Now, how do we evaluate the reduction in error? Based on the cost-complexity function, we can define the cost-complexity of a node, $t$ as follows:

$R_{\alpha}(t)=R(t) + \alpha$

For any node $t$ , in general, the error rate of its branch $T_t$ is less than or equals to its node.

$R(t) \geq R(T_t)$

where $R(T_t)=R(t_R)+R(t_L)$ . For example, consider node $t_6$ , the sum of error rate of $t_8$ and $t_9$ is less than or equals to the error of $t_6$ . Notice that the expression is parameterized by $\alpha$ . We know that when $\alpha$ is sufficiently small, $R(t) \geq R(T_t)$ is true.

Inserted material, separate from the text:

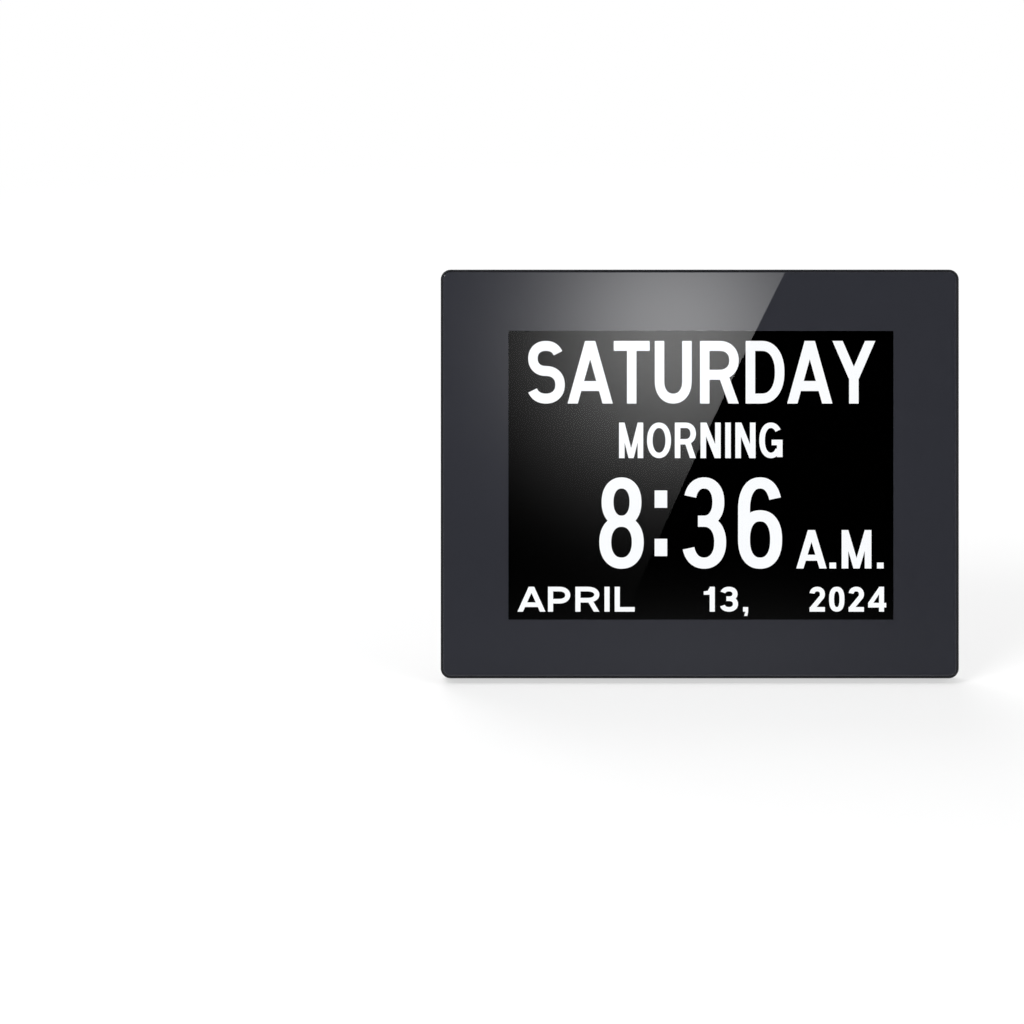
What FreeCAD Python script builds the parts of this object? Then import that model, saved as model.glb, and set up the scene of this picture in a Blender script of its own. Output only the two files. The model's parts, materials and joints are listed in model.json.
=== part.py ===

Therefore, if we choose a higher $\alpha$ , we will be able to know which decision node is the weakest link.

We can rewrite $R(t) \geq R(T_t)$ as follows:

$R(t) + \alpha \geq R(T) + \alpha \lvert \tilde{T} \vert$

Solving for $\alpha$ yields

$\alpha \leq \frac{R(T) - R(t)}{1-\lvert \tilde{T} \vert}$

The weakest link in a tree is

$\alpha(t) = \frac{R(T) - R(t)}{1-\lvert \tilde{T} \vert}$

where $R(T)$ is the error rate of tree $T$ , $R(t)$ is the error rate of node $t$ and $\lvert \tilde{T} \vert$ is the number of leaf nodes in $T$ .

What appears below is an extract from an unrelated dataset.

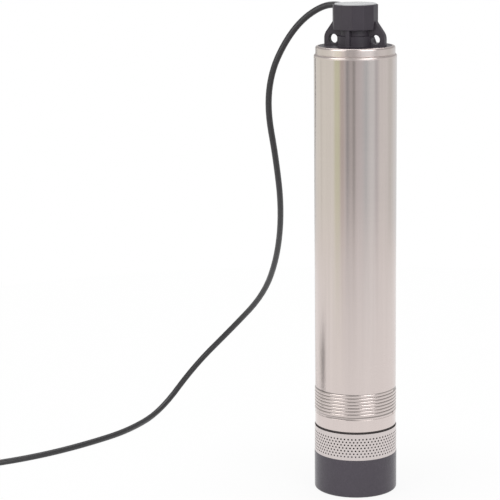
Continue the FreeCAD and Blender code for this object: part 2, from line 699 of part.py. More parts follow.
def collar_corners():
    """The corners of the twelve-sided collar, with a flat towards each ear."""
    return [polar(collar_radius, (side + 0.5) * 360 / COLLAR_SIDES) for side in range(COLLAR_SIDES)]


def make_ear(label, side):
    """A rope ear: a flat plate that slants up to the collar, with a rounded outer corner and a round eye."""
    body = new_body(label)
    reach = ear_radius * side
    inner = collar_radius * side
    root = size("channel_radius") * side
    plate = new_sketch(body, label + "_sketch", "XZ_Plane")
    draw_outline(plate, (
        (root, hub_top), (reach, hub_top), (reach, ear_shoulder), (inner, ear_top), (root, ear_top)))
    add_pad(body, label + "_plate", plate, size("ear_thickness"), symmetric=True)

    def is_corner(edge):
        middle = edge.CenterOfMass
        at_reach = abs(middle.x - reach.value) < 0.01
        return at_reach and abs(middle.y) < 0.01 and abs(middle.z - ear_shoulder.value) < 0.01
    soften(body, label + "_corner", size("ear_round"), is_corner)
    add_turn(body, label + "_seat", (
        (0, head_bottom), (drum_radius, head_bottom), (drum_radius, drum_top),
        (neck_radius, drum_top), (neck_radius, collar_top), (0, collar_top)), cut=True)
    collar = new_sketch(body, label + "_collar_sketch", "XY_Plane", collar_bottom)
    draw_outline(collar, collar_corners())
    add_pad(body, label + "_collar", collar, size("collar_height"), cut=True, reverse=True)
    hole = new_sketch(body, label + "_hole_sketch", "XZ_Plane")
    rise = size("rope_hole_lift") + size("rope_hole_radius")
    draw_circle(hole, eye_reach * side, cap_top + rise, size("rope_hole_radius"))
    add_pad(body, label + "_hole", hole, size("ear_thickness") * 2, symmetric=True, cut=True)
    return keep(body)


def add_rib(body, name, side):
    """An upright rib under the collar, on the given side of the ears."""
    sketch = new_sketch(body, name + "_sketch", "YZ_Plane")
    inner = size("channel_radius") * side
    outer = (drum_radius + size("rib_step")) * side
    top = collar_bottom + size("sink")
    draw_outline(sketch, ((inner, rib_foot), (outer, rib_foot), (outer, top), (inner, top)))
    add_pad(body, name, sketch, size("rib_thickness"), symmetric=True)


def make_head_seal():
    """Rubber ring between the head's base disc and the end cap."""
    bottom = head_bottom - size("seal_height")
    bushing("head_seal", base_radius - size("seal_width"), base_radius, bottom, head_bottom)


def make_outlet_plug():
    """Transport plug that closes the outlet: a flange on the collar and a short skirt in the lead-in."""
    skirt = lead_in_radius - size("gap")
    flange = lead_in_radius + size("plug_flange_step")
    top = collar_top + size("plug_flange_height")
    bottom = collar_top - size("plug_skirt_height")
    turned_piece("outlet_plug", (
        (0, collar_top), (skirt - size("plug_skirt_wall"), collar_top),
        (skirt - size("plug_skirt_wall"), bottom), (skirt, bottom), (skirt, collar_top),
        (flange, collar_top), (flange, top), (0, top)))


# Check valve
def make_valve():
    """Seat with a guide on three arms, and the poppet with its washer and stem."""
    body = new_body("valve_seat")
    seat_top = head_bottom + size("seat_height")
    outer = size("channel_radius") - size("fit")
    opening = size("channel_radius") - size("seat_wall")
    add_turn(body, "seat_ring", (
        (opening, head_bottom), (outer, head_bottom), (outer, seat_top), (opening, seat_top)))
    arm_sketch = new_sketch(body, "guide_arm_sketch", "XY_Plane", head_bottom)
    half = size("guide_arm") / 2
    reach = opening + size("sink")
    draw_outline(arm_sketch, ((0, -half), (reach, -half), (reach, half), (0, half)))
    arm = add_pad(body, "guide_arm", arm_sketch, size("seat_height") / 2)
    add_polar_pattern(body, "guide_arms", arm, count("guide_arms"))
    hub = new_sketch(body, "guide_hub_sketch", "XY_Plane", head_bottom)
    draw_circle(hub, 0, 0, size("guide_radius"))
    add_pad(body, "guide_hub", hub, size("seat_height") / 2)
    bore = new_sketch(body, "guide_bore_sketch", "XY_Plane", head_bottom)
    draw_circle(bore, 0, 0, size("stem_radius") + size("fit"))
    add_pad(body, "guide_bore", bore, size("seat_height") * 2, symmetric=True, cut=True)
    keep(body)
    washer_top = seat_top + size("washer_height")
    disc = size("channel_radius") - size("poppet_passage")
    bushing("valve_washer", size("stem_radius") + size("fit"), disc, seat_top, washer_top)
    poppet_top = washer_top + size("poppet_height")
    stop_top = head_bottom - size("valve_lift") - size("gap")
    stop_bottom = stop_top - size("stem_foot_height")
    turned_piece("valve_poppet", (
        (0, stop_bottom), (size("stem_foot_radius"), stop_bottom), (size("stem_foot_radius"), stop_top),
        (size("stem_radius"), stop_top), (size("stem_radius"), washer_top), (disc, washer_top),
        (disc, poppet_top), (0, poppet_top)))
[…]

Therefore, a decision node with the lowest $\alpha$ is the weakest link and its branch should be pruned. Then, the process is repeated on the pruned tree, until there is only the root node. By the end of this procedure, we have many subtrees. The optimal tree is selected among the subtrees using a validation set or cross-validation.

Numerical Example

Consider a tree structure in Figure 7. The training set consists of 10 instances belonging to YES and 10 instances belonging to NO.

Figure 7. A decision tree fitted with 20 instances (10 YES and 10 NO).

Node $t_1$

$R(t_1)=\frac{10}{20} \cdot \frac{20}{20} = \frac{1}{2}$

$R(T_{t_1})=0$ (all leaf nodes are pure)

$\alpha(t_1) = \frac{\frac{1}{2} - 0}{5-1} = 0.125$

Node $t_2$

$R(t_2)=\frac{2}{7} \cdot \frac{7}{20} = \frac{1}{10}$

$R(T_{t_2})=0$ (all leaf nodes are pure)

$\alpha(t_2) = \frac{\frac{1}{10} - 0}{2-1} = 0.100$

Node $t_3$

$R(t_3)=\frac{5}{13} \cdot \frac{13}{20} = \frac{1}{4}$

$R(T_{t_3})=0$ (all leaf nodes are pure)

$\alpha(t_3) = \frac{\frac{1}{4} - 0}{3-1} = 0.125$

Node $t_6$

$R(t_6)=\frac{2}{7} \cdot \frac{7}{20} = \frac{1}{10}$

$R(T_{t_6})=0$ (all leaf nodes are pure)

$\alpha(t_6) = \frac{\frac{1}{10} - 0}{2-1} = 0.100$

Cost-complexity measure for each node.

$\alpha(t_1)=0.125$

$\alpha(t_2)=0.100$

$\alpha(t_3)=0.125$

$\alpha(t_6)=0.100$

$\alpha(t_6)=0.100$ is minimum, hence we prune $t_8$ and $t_9$ ( $t_6$ has fewer instances than $t_2$ ). The subtree $T_1$ is given in Figure 8.

Figure 8. The pruned tree after first iteration.

Node $t_1$

$R(t_1)=\frac{10}{20} \cdot \frac{20}{20} = \frac{1}{2}$

$R(T_{t_1})=\frac{2}{20}$ (all leaf nodes are pure)

$\alpha(t_1) = \frac{\frac{1}{2} - \frac{2}{20}}{4-1} = 0.133$

Node $t_2$

$R(t_2)=\frac{2}{7} \cdot \frac{7}{20} = \frac{1}{10}$

$R(T_{t_2})=0$ (all leaf nodes are pure)

$\alpha(t_2) = \frac{\frac{1}{10} - 0}{2-1} = 0.100$

Node $t_3$

$R(t_3)=\frac{5}{13} \cdot \frac{13}{20} = \frac{1}{4}$

$R(T_{t_3})=\frac{2}{20}$ (all leaf nodes are pure)

$\alpha(t_3) = \frac{\frac{1}{4} - \frac{2}{20}}{2-1} = 0.150$

Cost-complexity measure for each node.

$\alpha(t_1)=0.125$

$\alpha(t_2)=0.100$

$\alpha(t_3)=0.125$

$\alpha(t_2)=0.100$ is minimum, hence we prune $t_4$ and $t_5$ . The subtree $T_2$ is given in Figure 9.

Figure 9. The pruned tree after second iteration.

Repeat the computation for each node.

Cost-complexity measure for each node.

$\alpha(t_1)=0.150$

$\alpha(t_3)=0.150$

$\alpha(t_3)=0.150$ is minimum, hence we prune $t_6$ and $t_7$ ( $t_3$ has fewer instances than $t_1$ ). The subtree $T_3$ is given in Figure 10.

Figure 10. The pruned tree after third iteration.

Repeat the computation for each node.

Cost-complexity measure for each node.

$\alpha(t_1)=0.150$

We prune $t_2$ and $t_3$ (there is only one node).

For each subtree, we evaluate their performance using a validation set or cross-validation. The optimal tree is the one with the highest accuracy or lowest error.

References

[1] L. Breiman, J. H. Friedman, R. A. Olshen, and C. J. Stone, Classification And Regression Trees. New York: Routledge, 2017. doi: 10.1201/9781315139470.